Après ce beau fait d’armes, le régiment a été félicité et le général Serret qui n’avait qu’une médaille militaire à donner est venu la remettre au soldat de Paul qui avait été jusqu’à la tranchée ennemie. En la donnant, il a dit : « Puisque nous n’avons plus de clairon, nous allons faire une salve pour ouvrir le ban et une autre salve pour fermer le ban. » C’était très émouvant. Cette prise de cette hauteur de l’Alsace a été relatée dans tous les journaux. C’est un fait de guerre de grande importance.
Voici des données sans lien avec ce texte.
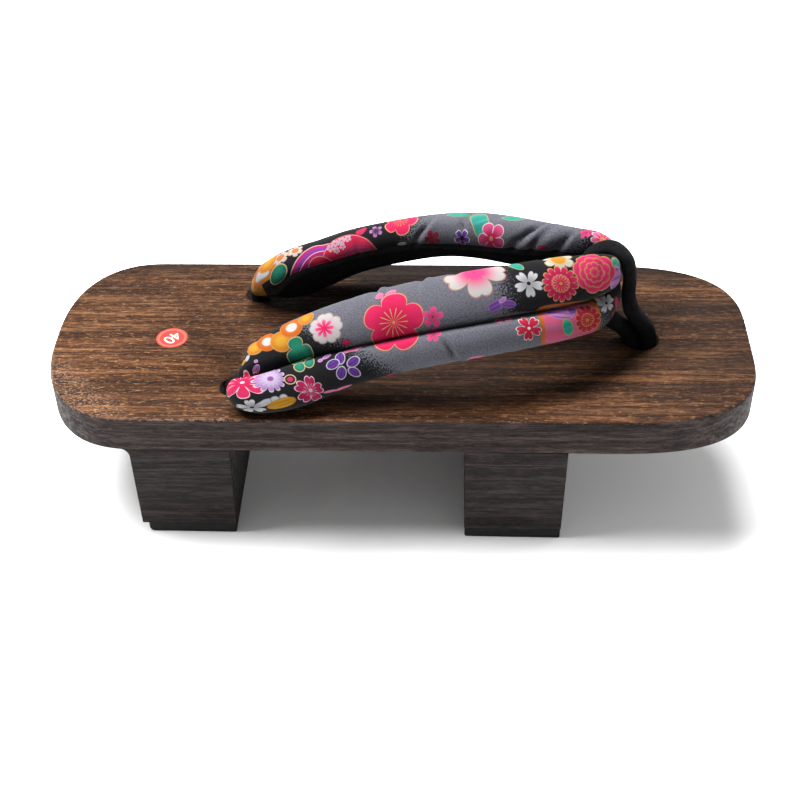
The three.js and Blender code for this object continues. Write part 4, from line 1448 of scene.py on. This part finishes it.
def make_sticker_paper():
    """Red paper with a paler ring near its edge."""
    material, n, shader = new_material("size sticker", Roughness=0.5, Specular_IOR_Level=0.2)
    place = add_place(n)
    x, y, _ = n.split(place)
    dx = n.minus(x, STICKER["x"])
    dy = n.minus(y, STICKER["y"])
    far = n.math("SQRT", n.plus(n.times(dx, dx), n.times(dy, dy)))
    ring = n.step(n.absolute(n.minus(far, STICKER["ring"])), *STICKER_RING["limits"])
    fade = n.noise(n.stretch(place, (0.6, 0.6, 0.6)), 1.0, 3.0)
    reds = {name: linear(*colour) for name, colour in STICKER_REDS.items()}
    red = n.mix(n.step(fade, 0.3, 0.7), reds["dull"], reds["bright"])
    rim = n.step(far, STICKER["ring"], STICKER["ring"] + STICKER_RING["soft"])
    red = n.mix(rim, red, reds["rim"])
    n.feed(shader["Base Color"],
           n.mix(n.times(ring, STICKER_RING["strength"]), red, reds["ring"]))
    return material


def make_sticker():
    bm = bmesh.new()
    bmesh.ops.create_cone(bm, cap_ends=True, segments=STICKER["sides"],
                          radius1=STICKER["radius"], radius2=STICKER["radius"] - STICKER["edge"],
                          depth=STICKER["thick"])
    height = BOARD_TOP + STICKER["lift"] + STICKER["thick"] / 2
    bmesh.ops.translate(bm, vec=(STICKER["x"], STICKER["y"], height), verts=bm.verts)
    finish_piece("size_sticker", bm, [make_sticker_paper()], smooth_angle=CRISP)


def make_digits():
    """The size number, in thin raised digits."""
    white, _, _ = new_material("sticker digits", Base_Color=linear(244, 226, 220), Roughness=0.4)
    text = bpy.data.curves.new("digits", "FONT")
    text.body = DIGITS["text"]
    text.align_x = "CENTER"
    text.align_y = "CENTER"
    text.size = DIGITS["size"]
    text.extrude = DIGITS["thick"]
    text.offset = DIGITS["bolder"]
    holder = bpy.data.objects.new("digits", text)
    bpy.context.collection.objects.link(holder)
    bpy.context.view_layer.update()
    bm = bmesh.new()
    bm.from_mesh(holder.to_mesh())
    bpy.data.objects.remove(holder)
    turn = Matrix.Rotation(math.radians(DIGITS["turn"]), 3, "Z")
    bmesh.ops.rotate(bm, cent=(0, 0, 0), verts=bm.verts, matrix=turn)
    height = BOARD_TOP + STICKER["thick"] + DIGITS["lift"]
    bmesh.ops.translate(bm, vec=(STICKER["x"], STICKER["y"], height), verts=bm.verts)
    finish_piece("size_digits", bm, [white], smooth_angle=CRISP)


make_sticker()
make_digits()
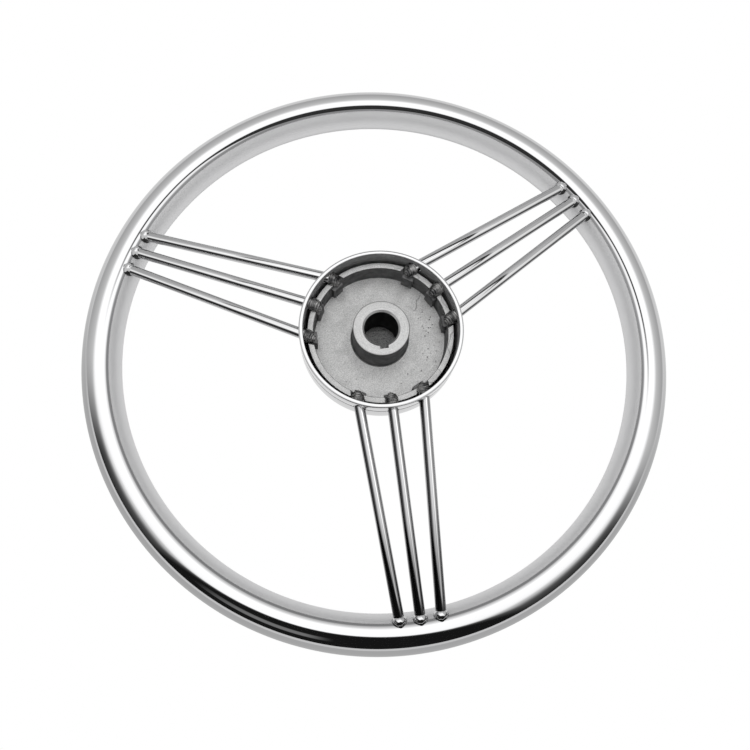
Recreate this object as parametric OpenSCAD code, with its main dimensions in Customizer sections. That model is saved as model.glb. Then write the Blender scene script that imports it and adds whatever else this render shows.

(Note de Renaud Seynave : Paul Boucher a reçu une citation : Ordre n°14, 81e Brigade « […] a su par son action et son énergie maintenir en première ligne la compagnie qu’il commandait, malgré les contre-attaques ».)

Samedi 10 avril 1915

Un taube est venu ce matin et a lancé 2 bombes, une sur Malzéville et l’autre près de l’église St-Georges sans faire grand mal. Hier soir, à 10 heures, 4 formidables coups de canon se sont fait entendre. C’était du côté de Moncel. Nous voyons aujourd’hui Adrien Molard qui nous dit qu’un zeppelin a tenté de venir sur Nancy mercredi soir mais qu’il a été repoussé à la frontière.

Dimanche 11 avril 1915

Rien de nouveau aujourd’hui, on n’a pas entendu le canon aujourd’hui.